Well, I must go. If you have name ideas for my book club for young people, leave them here for me in a comment! (Just recall that it involves writing, as well.)

My Grand Idea

On Friday, I’ll be going to the Martin J C Wheeler Public Library for a book signing. I discovered that a group of kids from the local Christian school will be showing up to hear what an author has to say and ask questions. I am greatly looking forward to that. Some of the kids, I understand, are interested in writing and want to get some tips. So, I’ve been pondering what kind of tips I can give. Honestly, the more I’ve thought about it, the more I’m convinced that writers have to be great readers before they turn into great writers.

I think, in other words, that I would encourage them to read constantly! That is exactly what I did as a little girl and teenager, and I believe it shaped me as a writer.

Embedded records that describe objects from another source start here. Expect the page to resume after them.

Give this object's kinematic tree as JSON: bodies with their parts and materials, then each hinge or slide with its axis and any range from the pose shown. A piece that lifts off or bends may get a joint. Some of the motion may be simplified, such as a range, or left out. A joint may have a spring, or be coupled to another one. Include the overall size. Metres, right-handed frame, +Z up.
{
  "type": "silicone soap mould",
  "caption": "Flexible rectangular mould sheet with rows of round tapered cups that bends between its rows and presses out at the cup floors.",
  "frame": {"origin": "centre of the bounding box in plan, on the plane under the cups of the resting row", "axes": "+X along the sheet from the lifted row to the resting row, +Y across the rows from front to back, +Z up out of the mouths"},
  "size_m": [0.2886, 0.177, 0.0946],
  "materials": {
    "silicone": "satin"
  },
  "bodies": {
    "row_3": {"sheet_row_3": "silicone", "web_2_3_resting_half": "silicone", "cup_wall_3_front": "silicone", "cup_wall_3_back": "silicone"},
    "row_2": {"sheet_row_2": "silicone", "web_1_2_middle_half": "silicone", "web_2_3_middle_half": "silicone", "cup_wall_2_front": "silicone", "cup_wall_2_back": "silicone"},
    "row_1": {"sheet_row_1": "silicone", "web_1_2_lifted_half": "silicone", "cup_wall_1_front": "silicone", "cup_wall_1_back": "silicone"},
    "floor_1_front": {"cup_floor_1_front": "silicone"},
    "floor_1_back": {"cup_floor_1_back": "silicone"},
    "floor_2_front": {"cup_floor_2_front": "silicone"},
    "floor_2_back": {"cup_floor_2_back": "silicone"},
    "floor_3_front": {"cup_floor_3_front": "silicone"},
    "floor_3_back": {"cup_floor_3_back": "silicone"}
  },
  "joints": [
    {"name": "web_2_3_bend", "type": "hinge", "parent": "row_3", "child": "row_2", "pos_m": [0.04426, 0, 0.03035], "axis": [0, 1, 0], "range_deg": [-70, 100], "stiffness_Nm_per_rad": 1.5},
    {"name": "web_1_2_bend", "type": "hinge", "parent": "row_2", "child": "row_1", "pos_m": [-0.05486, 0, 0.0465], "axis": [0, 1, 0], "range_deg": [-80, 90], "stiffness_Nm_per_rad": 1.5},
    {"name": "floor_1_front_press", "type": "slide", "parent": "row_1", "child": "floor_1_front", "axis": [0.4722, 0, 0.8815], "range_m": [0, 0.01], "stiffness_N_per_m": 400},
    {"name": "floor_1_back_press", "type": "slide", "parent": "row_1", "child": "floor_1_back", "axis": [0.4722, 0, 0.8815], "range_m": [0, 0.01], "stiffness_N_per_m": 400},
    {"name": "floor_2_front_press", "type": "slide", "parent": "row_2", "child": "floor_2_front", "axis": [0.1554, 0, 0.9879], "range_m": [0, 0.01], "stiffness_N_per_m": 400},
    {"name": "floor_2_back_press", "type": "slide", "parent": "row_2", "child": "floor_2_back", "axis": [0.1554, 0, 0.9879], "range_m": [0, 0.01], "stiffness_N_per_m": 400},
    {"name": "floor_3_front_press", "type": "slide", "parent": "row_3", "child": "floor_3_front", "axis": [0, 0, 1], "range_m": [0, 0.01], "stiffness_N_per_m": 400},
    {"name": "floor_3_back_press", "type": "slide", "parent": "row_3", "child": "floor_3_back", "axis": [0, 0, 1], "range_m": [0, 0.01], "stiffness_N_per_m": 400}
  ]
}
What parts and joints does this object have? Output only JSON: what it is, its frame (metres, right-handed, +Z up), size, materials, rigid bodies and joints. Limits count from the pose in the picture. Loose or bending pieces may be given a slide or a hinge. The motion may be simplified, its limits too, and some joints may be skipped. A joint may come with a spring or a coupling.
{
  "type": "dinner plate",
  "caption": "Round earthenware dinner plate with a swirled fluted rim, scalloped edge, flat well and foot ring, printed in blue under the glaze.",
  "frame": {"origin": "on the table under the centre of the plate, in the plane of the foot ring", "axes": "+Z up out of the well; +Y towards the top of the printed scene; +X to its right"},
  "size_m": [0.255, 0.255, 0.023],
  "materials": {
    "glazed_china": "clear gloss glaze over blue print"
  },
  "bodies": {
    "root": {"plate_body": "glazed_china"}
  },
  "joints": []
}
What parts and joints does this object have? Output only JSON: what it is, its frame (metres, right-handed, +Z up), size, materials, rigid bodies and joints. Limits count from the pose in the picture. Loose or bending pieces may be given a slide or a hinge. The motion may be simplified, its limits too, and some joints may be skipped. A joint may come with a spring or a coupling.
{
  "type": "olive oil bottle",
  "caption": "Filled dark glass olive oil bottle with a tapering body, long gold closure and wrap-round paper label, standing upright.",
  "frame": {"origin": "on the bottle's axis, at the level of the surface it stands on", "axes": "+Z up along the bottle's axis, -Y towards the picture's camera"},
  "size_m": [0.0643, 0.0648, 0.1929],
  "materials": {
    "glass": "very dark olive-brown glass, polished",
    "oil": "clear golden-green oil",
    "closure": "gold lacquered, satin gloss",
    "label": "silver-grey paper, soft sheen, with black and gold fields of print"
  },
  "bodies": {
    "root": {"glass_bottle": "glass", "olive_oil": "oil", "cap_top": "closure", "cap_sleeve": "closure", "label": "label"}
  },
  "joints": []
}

The wheels are beginning to turn in my mind with all sorts of questions. What books would I advise them to read? What questions should they ask themselves while they read a book like, say, Jane Eyre? (One of my favorites) Well, they should consider the kind of theology Charlotte Bronte put forward in the book. How does her idea of God fit with what the Bible says about God? Was it a wise choice for Jane to go back to Mr. Rochester in the end? What would the Bible say about that?

I have this wild plot hatching in my brain. What if I were to recommend one book a month right here, and ask young people to read it with certain questions about the book in mind? Once finished, they could write a little review, expressing their thoughts about the book as they read it and send it to me. What if I published the best paper right here on the blog? (With parental permission, of course.) I think it would be a lot of fun to hear a young person’s perspective on the great classics, don’t you? Kids are far more perceptive than we give them credit for.

Well, I will have to think about this grand scheme a little while longer. And so I will say goodbye for this week while the wheels continue to turn.